He’s the cowboy’s second best friend.

He’s the cowboy’s second best friend.

His horse is a cowboy’s most important tool. But, the mount is worthless without a saddle.

That’s where Mike Seeley, Eureka, comes in.

“I build saddles that fit the horse first, then the cowboy, so it’s dependable in the toughest storm a horse and rider can get in,” evaluated Seeley.

A cowboy all of his life, Seeley said, “I’ve been riding horses and working cattle ever since I can remember. I still spend lots of time in the saddle caring for pasture cattle. From personal experience, I’ve learned what works and what doesn’t.”

The cowboy-turned-saddle-maker emphasized that every horse is different, every cowboy is different, and different cowboys expect different things from their equipment.

So, the Flint Hills rancher spends considerable time first measuring the horse “if possible,” then evaluates the cowboy’s physique, with personal preferences coming third in the development process.

“All cowboys are really particular about their saddles, and they’re the ones who ride it, so they have to be satisfied for me to be satisfied,” Seeley said.

His parents and grandparents on both sides have been in the ranching business in Kansas and Oklahoma all their lives, so the cowboy life just came naturally.

“My dad, Paul Seeley, managed ranches, had a feedlot and operated the sale barn at El Dorado,” reflected the cowboy, who “got the leather bug” at a young age from cowboy leather craftsman Albert Pickell at Fall River.

However, right out of high school, Seeley started the cowboy life on his own, working for several outfits.

“When it got tough in the ‘80s I started supplementing the cattle business with boot repair and fixing saddles in Eureka,” said Seeley, who then got the opportunity to manage ranches, but still kept his finger in the leather business.

With their children, Alisha, Margo and Jared, raised, five years ago, Seeley and his wife, Michele, settled back on his maternal grandfather Newt Thornton’s Greenwood County ranch that’s been in the family more than 50 years.

“With the home place and leased grass, I look after about 5,500 acres, double stocking with yearlings,” he said.

Of course, Seeley is in the saddle in the spring and early summer caring for those cattle, but he’s also in demand helping other ranchers.

“I’m extremely fortunate to have good neighbors that I can trade a lot of day work with,” said Seeley, who keeps five geldings in his remuda.

“I like foundation Quarter Horses. Use to be they couldn’t be too big, but now I want 14-2 hands, 1,250-pound horse, easier to get on,” claimed Seeley, who has competed on ranch rodeo teams and was a winning jackpot team roper at both the head and heels.

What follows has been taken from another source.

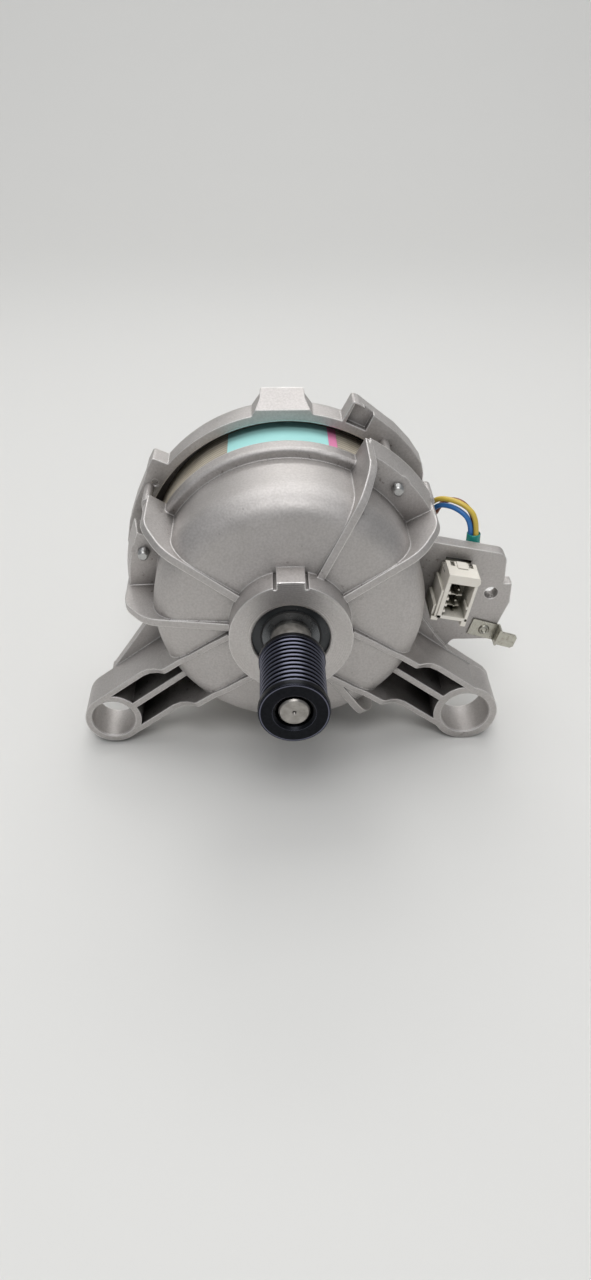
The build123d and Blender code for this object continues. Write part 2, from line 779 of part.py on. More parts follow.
def end_turns(y, length):
    """The wires' end turns on one side, a ring with bevelled corners."""
    bevel = math.copysign(coil_bevel, length)
    return turned([(coil_inner_r, y), (coil_inner_r, y + length - bevel),
                   (coil_inner_r + coil_bevel, y + length), (coil_outer_r - coil_bevel, y + length),
                   (coil_outer_r, y + length - bevel), (coil_outer_r, y)])


def make_coils():
    front = stack_front_y - insulator_thickness
    rear = stack_rear_y + insulator_thickness
    coils = end_turns(front, -front_coil_length) + end_turns(rear, rear_coil_length)
    for angle in around(slot_count):
        coils += plate(slot_face(angle, coil_margin), front, rear)
    return coils


def make_insulator(y_stack, outward):
    """A slotted ring on one face of the stack with a collar outside the coils."""
    face = Circle(coil_outer_r + seat_gap + collar_wall) - Circle(stack_bore_r + slot_lip)
    for angle in around(slot_count):
        face -= slot_face(angle, coil_margin)
    y_far = y_stack + outward * insulator_thickness
    ring = plate(face, min(y_stack, y_far), max(y_stack, y_far))
    y_collar = y_far + outward * insulator_collar
    collar_in = coil_outer_r + seat_gap
    return ring + tube(collar_in + collar_wall, collar_in, min(y_far, y_collar), max(y_far, y_collar))


def make_label(from_angle, to_angle):
    """A thin strip bent round the stator in the window between the shields."""
    middle = (from_angle + to_angle) / 2
    half = (to_angle - from_angle) / 2
    face = sector(stack_r + label_thickness, middle, half) - Circle(stack_r)
    label_y = rim_rear_y + label_margin
    return plate(face, label_y, label_y + label_length)


# Rotor
def bar_face(angle, margin):
    """One cage bar in (x, z), made smaller all round by a margin."""
    middle = stack_bore_r - air_gap - cage_bar_inset - cage_bar_depth / 2
    bar = Rectangle(cage_bar_depth - 2 * margin, cage_bar_width - 2 * margin)
    return Rot(0, 0, angle) * Pos(middle, 0) * bar


def make_rotor_core():
    face = Circle(stack_bore_r - air_gap) - Circle(core_seat_r + fit_gap)
    for angle in around(cage_bar_count):
        face -= bar_face(angle, 0)
    return plate(face, stack_front_y, stack_rear_y)


def make_rotor_cage():
    outer = stack_bore_r - air_gap - seat_gap
    inner = outer - end_ring_wall
    cage = tube(outer, inner, stack_front_y - end_ring_length, stack_front_y)
    cage += tube(outer, inner, stack_rear_y, stack_rear_y + end_ring_length)
    for angle in around(cage_bar_count):
        cage += plate(bar_face(angle, fit_gap), stack_front_y, stack_rear_y)
    return cage


# Fasteners and washer
def make_bolts():
    bolts = []
    tip_y = flange_front_y - bolt_tip_reach
    socket_y = bolt_head_y + bolt_head_height - bolt_socket_depth
    for angle in ear_angles:
        x, z = polar(fixing_circle_r, angle)
        bolt = pin(x, z, bolt_r, tip_y, bolt_head_y)
        bolt = chamfer(bolt.edges().sort_by(Axis.Y)[0], bolt_tip_chamfer)
        bolt += pin(x, z, bolt_head_r, bolt_head_y, bolt_head_y + bolt_head_height)
        socket = Pos(x, z) * RegularPolygon(bolt_socket_r, 6)
        bolts.append(bolt - plate(socket, socket_y, bolt_head_y + bolt_head_height + overrun))
    return bolts


def make_wave_washer():
    """A flat ring whose raised pads alternate between its two sides."""
    front_y = rear_hub_y - rear_hub_wall - wave_height
    ring_y = front_y + (wave_height - wave_washer_thickness) / 2
    outer_r = rear_race_r - seat_gap
    inner_r = outer_r - race_wall
    washer = tube(outer_r, inner_r, ring_y, ring_y + wave_washer_thickness)
    for turn in around(wave_count):
        for angle, start_y in ((turn, front_y), (turn + 180, ring_y)):
            pad = sector(outer_r, angle, wave_pad_span / 2) - Circle(inner_r)
            washer += plate(pad, start_y, start_y + (wave_height + wave_washer_thickness) / 2)
    return washer


# Speed sensor
def make_magnet():
    return tube(magnet_r, tail_r + fit_gap, magnet_y, magnet_y + magnet_length)


def make_sensor_coil():
    return tube(sensor_coil_r, magnet_r + sensor_gap, magnet_y, magnet_y + sensor_coil_length)


def make_cover():
    rear = rear_hub_y + cover_length
    cap = turned([(0, rear_hub_y), (cover_r, rear_hub_y), (cover_r, rear), (0, rear)],
                 [0, 0, cover_rounding, 0])
    for angle in cover_screw_angles:
        x, z = polar(cover_screw_circle_r, angle)
        cap += pin(x, z, cover_lug_r, rear_hub_y, rear_hub_y + cover_flange_thickness)
    cap -= tube(sensor_coil_r, 0, rear_hub_y - overrun, rear - cover_wall)
    for angle in cover_screw_angles:
        x, z = polar(cover_screw_circle_r, angle)
        cap -= pin(x, z, cover_screw_r, rear_hub_y - overrun,
                   rear_hub_y + cover_flange_thickness + overrun)
    return cap


def make_cover_screws():
    screws = []
    seat_y = rear_hub_y + cover_flange_thickness
    for angle in cover_screw_angles:
        x, z = polar(cover_screw_circle_r, angle)
        screw = pin(x, z, cover_screw_r, rear_hub_y - cover_screw_reach, seat_y)
        screws.append(screw + pin(x, z, cover_screw_head_r, seat_y, seat_y + cover_screw_head_height))
    return screws


# Connector, drawn upright about its own centre and then tilted into place
def connector_place(shape):
    """Tilts an upright shape into the connector's place on the plate."""
    return Pos(connector_x, 0, connector_z) * Rot(0, connector_tilt, 0) * shape


def block(x, z, width, height, y_front, y_rear):
    """A box along the shaft direction about an (x, z) centre."""
    return plate(Pos(x, z) * Rectangle(width, height), y_front, y_rear)


def make_connector_housing():
    front = plate_front_y - connector_reach
    body = block(0, 0, connector_width, connector_height, front, plate_front_y)
    tail_width = connector_width - 2 * connector_tail_margin
    tail_height = connector_height - 2 * connector_tail_margin
    tail_rear = plate_rear_y + connector_tail
    body += block(0, 0, tail_width, tail_height, plate_front_y, tail_rear)
    socket_z = -socket_drop
    body -= block(socket_shift, socket_z, socket_width, socket_height, front - overrun,
                  front + socket_depth)
    for i in range(connector_notch_count):
        z = socket_z + (i - (connector_notch_count - 1) / 2) * connector_pitch
        body -= block(socket_shift - socket_width / 2, z, 2 * notch_size, notch_size,
                      front - overrun, front + socket_depth)
    top = connector_height / 2
    for side in (-1, 1):
        x = side * (latch_width + latch_slot) / 2
        body -= block(x, top, latch_slot, 2 * latch_slot_depth, front + latch_slot_depth,
                      plate_front_y)
        foot_z = -top - foot_drop + foot_height / 2
        foot_x = side * (connector_width - foot_width) / 2
        body += block(foot_x, foot_z, foot_width, foot_height, front, plate_front_y)
    body = connector_place(body)
    for piece in make_connector_contacts() + [yellow_lead, blue_lead, red_lead]:
        body -= piece
    return body


def make_connector_contacts():
    front = plate_front_y - connector_reach + socket_depth
    contacts = []
    for i in range(contact_count):
        z = -socket_drop + (i - (contact_count - 1) / 2) * connector_pitch
        blade = block(socket_shift, z, contact_width, contact_thickness, front - contact_reach,
                      plate_rear_y)
        contacts.append(connector_place(blade))
    return contacts


# Earth terminal
def earth_place(shape):
    return Pos(earth_x, plate_front_y, earth_z) * Rot(0, earth_tilt, 0) * shape


def make_earth_terminal():
    """A riveted pad, a short riser and a blade, from one bent strip."""
    pad = Pos(0, -earth_thickness / 2, 0) * Box(earth_pad_length, earth_thickness, earth_width)
    riser_x = (earth_pad_length - earth_thickness) / 2
    riser = Pos(riser_x, -earth_rise / 2, 0) * Box(earth_thickness, earth_rise, earth_width)
    tip_x = earth_pad_length / 2 - earth_thickness + blade_length / 2
    blade = Pos(tip_x, earth_thickness / 2 - earth_rise, 0) * Box(blade_length, earth_thickness,
                                                                 blade_width)
    tips = blade.edges().filter_by(Axis.Y).sort_by(Axis.X)[-2:]
    blade = chamfer(tips, blade_chamfer)
    hole = Rot(90, 0, 0) * Cylinder(earth_rivet_r, 4 * earth_thickness)
    return earth_place(pad + riser + blade - hole)


def rivet_shank(radius):
    """The rivet's shank, through the pad and into the plate."""
    middle_y = earth_rivet_shank / 2 - earth_thickness
    return earth_place(Pos(0, middle_y, 0) * Rot(90, 0, 0) * Cylinder(radius, earth_rivet_shank))


def make_earth_rivet():
    head = Pos(0, -earth_thickness - earth_rivet_head / 2, 0) * \
        Rot(90, 0, 0) * Cylinder(earth_rivet_head_r, earth_rivet_head)
    return rivet_shank(earth_rivet_r) + earth_place(head)


# Leads, from the guide in the rear rim over the plate's edge to the connector's tail
def make_lead(route):
    """A round lead along straight runs joined by arcs as large as the runs allow."""
    points = [(rear_rim_r + x, rear_rim_front_y + y, z) for x, y, z in route]
    vectors = [Vector(*p) for p in points]
    radii = []
    for before, corner, after in zip(vectors, vectors[1:], vectors[2:]):
        turn = math.radians((corner - before).get_angle(after - corner))
        run = min((corner - before).length, (after - corner).length)
        radii.append(arc_share * run / math.tan(turn / 2))
    print("lead radii", [round(r, 1) for r in radii])
    path = FilletPolyline(*points, radius=radii)
    section = Plane(path @ 0, z_dir=path % 0) * Circle(lead_r)
    return sweep(section, path=path)


def make_guide():
    """The guide's block with a hole for each lead."""
    return guide_block() - yellow_lead - blue_lead - red_lead


def make_sleeve():
    centre = Pos(rear_rim_r + sleeve_x, rear_rim_front_y + sleeve_y,
                 sleeve_top_z - sleeve_length / 2)
    outer = Cylinder(sleeve_bore_r + sleeve_wall, sleeve_length)
    return centre * (outer - Cylinder(sleeve_bore_r, sleeve_length + 2 * overrun))


yellow_lead = make_lead(yellow_route)
blue_lead = make_lead(blue_route)
red_lead = make_lead(red_route)


# Export
def bearing_nodes(name, parts):
    inner, outer, seals, balls, cage = parts
    return {name + "_bearing_inner_race": inner, name + "_bearing_outer_race": outer,
            name + "_bearing_seals": Compound(children=seals),
            name + "_bearing_balls": Compound(children=balls), name + "_bearing_cage": cage}


nodes = {
    "drive_pulley": make_pulley(),
    "shaft": make_shaft(),
    "front_shield": make_front_shield(),
    "rear_shield": make_rear_shield(),
    "stator_stack": make_stack(),
    "stator_coils": make_coils(),
    "front_insulator": make_insulator(stack_front_y, -1),
    "rear_insulator": make_insulator(stack_rear_y, 1),
    "rating_label": make_label(label_from_angle + stripe_span, label_to_angle),
    "label_stripe": make_label(label_from_angle, label_from_angle + stripe_span),
    "rotor_core": make_rotor_core(),
    "rotor_cage": make_rotor_cage(),
    "through_bolts": Compound(children=make_bolts()),
    "wave_washer": make_wave_washer(),
    "sensor_magnet": make_magnet(),
    "sensor_coil": make_sensor_coil(),
    "sensor_cover": make_cover(),
    "sensor_screws": Compound(children=make_cover_screws()),
    "connector_housing": make_connector_housing(),
    "connector_contacts": Compound(children=make_connector_contacts()),
    "earth_terminal": make_earth_terminal(),
    "earth_rivet": make_earth_rivet(),
    "lead_guide": make_guide(),
    "lead_yellow": yellow_lead,
    "lead_blue": blue_lead,
    "lead_red": red_lead,
    "lead_sleeve": make_sleeve(),
}
nodes.update(bearing_nodes("front", make_bearing(shaft_journal_r, front_race_r,
                                                 front_bearing_width, front_bearing_y,
                                                 front_ball_r, front_ball_count)))
nodes.update(bearing_nodes("rear", make_bearing(rear_bore_r, rear_race_r, rear_bearing_width,
                                                rear_bearing_y, rear_ball_r, rear_ball_count)))

os.makedirs("parts", exist_ok=True)
for node, shape in nodes.items():
    export_step(shape, "parts/" + node + ".step")
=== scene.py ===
import json
import math

import bpy
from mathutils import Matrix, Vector


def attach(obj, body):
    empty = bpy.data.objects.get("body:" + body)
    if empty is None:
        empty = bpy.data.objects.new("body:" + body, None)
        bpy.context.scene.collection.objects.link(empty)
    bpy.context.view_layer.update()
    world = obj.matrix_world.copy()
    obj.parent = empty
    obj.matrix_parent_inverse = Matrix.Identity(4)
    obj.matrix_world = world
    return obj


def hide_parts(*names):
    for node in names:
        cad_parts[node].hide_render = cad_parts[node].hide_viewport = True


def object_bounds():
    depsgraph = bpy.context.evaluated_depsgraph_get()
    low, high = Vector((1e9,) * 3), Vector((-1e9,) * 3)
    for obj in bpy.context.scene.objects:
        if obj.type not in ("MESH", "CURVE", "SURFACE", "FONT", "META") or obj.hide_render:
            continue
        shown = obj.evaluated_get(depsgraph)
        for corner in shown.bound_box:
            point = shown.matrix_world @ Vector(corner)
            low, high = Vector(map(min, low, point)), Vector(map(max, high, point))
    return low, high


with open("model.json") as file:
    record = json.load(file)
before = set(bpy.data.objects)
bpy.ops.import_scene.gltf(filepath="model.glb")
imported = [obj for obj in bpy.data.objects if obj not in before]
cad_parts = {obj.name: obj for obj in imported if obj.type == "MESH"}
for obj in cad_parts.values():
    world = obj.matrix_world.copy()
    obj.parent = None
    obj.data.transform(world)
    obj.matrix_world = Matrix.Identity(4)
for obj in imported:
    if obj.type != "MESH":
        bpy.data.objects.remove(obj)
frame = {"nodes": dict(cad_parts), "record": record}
cad_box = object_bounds()
nodes = frame["nodes"]
MM = 0.001


# Small tools
def linear(code):
    """An sRGB hex value such as B4AFAA as linear red, green, blue and alpha."""
    out = []
    for i in (0, 2, 4):
        c = int(code[i:i + 2], 16) / 255
        out.append(c / 12.92 if c <= 0.04045 else ((c + 0.055) / 1.055) ** 2.4)
    return (*out, 1.0)


def put(name, data):
    """Adds an object that holds the given data to the scene."""
    thing = bpy.data.objects.new(name, data)
    bpy.context.scene.collection.objects.link(thing)
    return thing


def put_mesh(name, points, faces, unit=MM, smooth=False):
    """Adds a mesh from its points, which are in millimetres unless unit says otherwise."""
    shape = bpy.data.meshes.new(name)
    shape.from_pydata([tuple(v * unit for v in point) for point in points], [], faces)
    if smooth:
        for polygon in shape.polygons:
            polygon.use_smooth = True
    return put(name, shape)


def dress(piece, material):
    """Gives a piece one material."""
    piece.data.materials.clear()
    piece.data.materials.append(material)


# Tools for materials
def feed(node, feeds):
    """Gives each named socket of a node its value, or the socket that drives it."""
    for socket, value in feeds.items():
        if isinstance(value, bpy.types.NodeSocket):
            node.id_data.links.new(value, node.inputs[socket])
        else:
            node.inputs[socket].default_value = value


def add(material, kind, feeds=None, **settings):
    """Adds a node to a material, with its settings and what its sockets take."""
    node = material.node_tree.nodes.new(kind)
    for name, value in settings.items():
        setattr(node, name, value)
    feed(node, feeds or {})
    return node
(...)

“I’m a spectator now. Our vacation is attending the ranch rodeo finals in Amarillo. Fortunately, my son-in-law Grady Gibb and many of my customers have qualified, so it’s a great time,” Seeley contended.

Knowing horses and saddles from every angle, it was logical that one of buildings at his Seeley Ranch headquarters has been converted into a saddle shop.

“This works perfect with my pasture cattle,” said Seeley, who has now custom made 16 saddles, including several for ranch rodeo champions, over a wide area.

“I’ve had 10 saddles built for myself, and I was fortunate enough to be there watching some of the best saddle makers at work. I’ve coupled their knowledge with my experience,” he noted.

“I’m slow, but I want everything to be right,” insisted Seeley, explaining that building a saddle requires more than 100 hours of time.

Backbone of the saddle is the tree which Seeley buys according to specifications from Utah. “Most of the trees have ‘Arizona bars’ and a ‘Will James swell.’ They’re made of cottonwood and covered with rawhide,” he described.

Leather is purchased from Herman Oak in St. Louis. “It’s the only tanner of saddle skirting left in this country, but environmental regulations have really made leather prices go up,” Seeley claimed.

Base price for a Seeley Saddle, stamped as such for authenticity, is $2,850. “I’m going to have to increase that since my last leather price hike,” contended Seeley, who emphasized that individual customer preferences determine final cost.

With a saddle being made for a Fort Scott rancher in the beginning phases at his shop, Seeley noted, “I also custom make a lot of chaps and other equipment. Saddle repair, cleaning and oiling with olive oil are also a big part of the business.”

“I enjoy building saddles for cowboys, who will use them hard enough to wear them out. But, the first saddle I built was 30 years ago, and it’s still in use. Demand has really expanded for my saddles as working cowboys hear about them from other satisfied customers. I hope that will continue,” Seeley concluded.